Funnily, dynamic updates support installation failed after all the kicking and screaming, and I didn't try. Maybe I'll look into it later.

Upgrade that PC's OS drive to a NVMe. Seriously. We manage thousands of PCs at work and ever since we got laptop models with NVMe drives, updates are a breeze with 6 ± 3 minutes of total downtime.
Oh, OK. It's a PEBKAC case, then, my bad.

I'd rather teach my parents to use Linux instead. Updates will be a breeze with 3±2 minutes of total background work without any interruption and 30 seconds of occasional downtime.

I have no idea how you got to "Problem Exists Between Keyboard And Chair" given that I literally blamed the slow OS disk drive inside the computer based on thousands of data points on my end.
Hey, no, I don’t dispute your data points at all. A bog standard NVMe can handle ~1MIOPS these days, and it’s above and beyond what SATA SSDs can provide.

What I’m against is tolerating a bad OS design with more capable hardware and allowing Microsoft to worsen the experience.
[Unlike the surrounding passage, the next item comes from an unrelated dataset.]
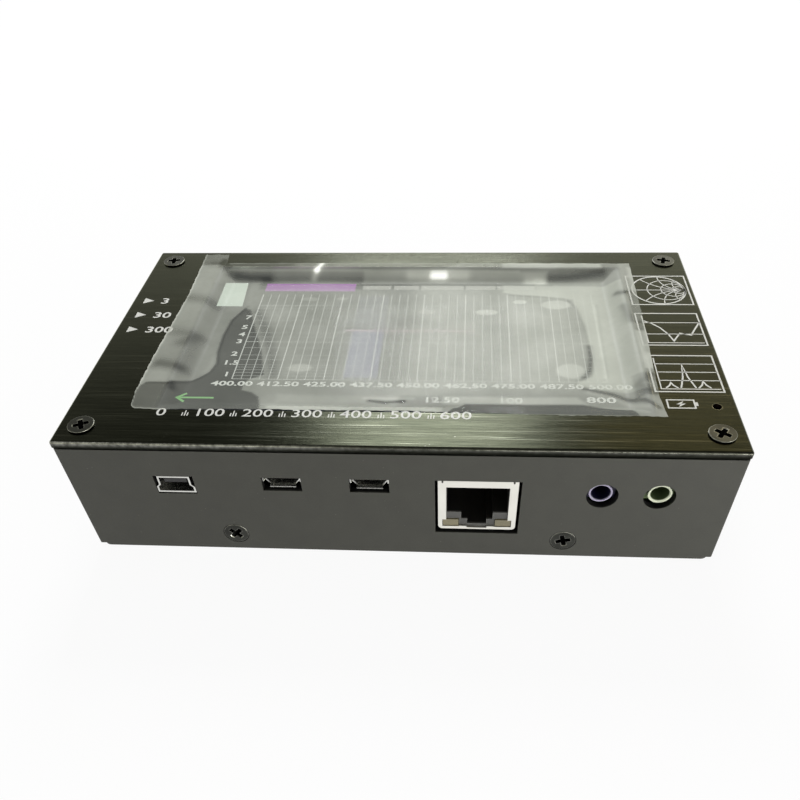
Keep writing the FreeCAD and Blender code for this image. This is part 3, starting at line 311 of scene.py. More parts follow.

This is a pattern of Microsoft since forever.

Oh, that particular PC has no NVMe support anyway. I don’t know why that M.2 port is SATA only.

Especially when every other major OS can handle this more gracefully. I can version upgrade a fully loaded Debian installation in less than 6 minutes, reboot included, on a SATA disk, for example.

Also, while tangential, Windows providing the worst update experience, and calling Linux a major, mainstream OS superior in some ways feels unbelievable when I look back a decade.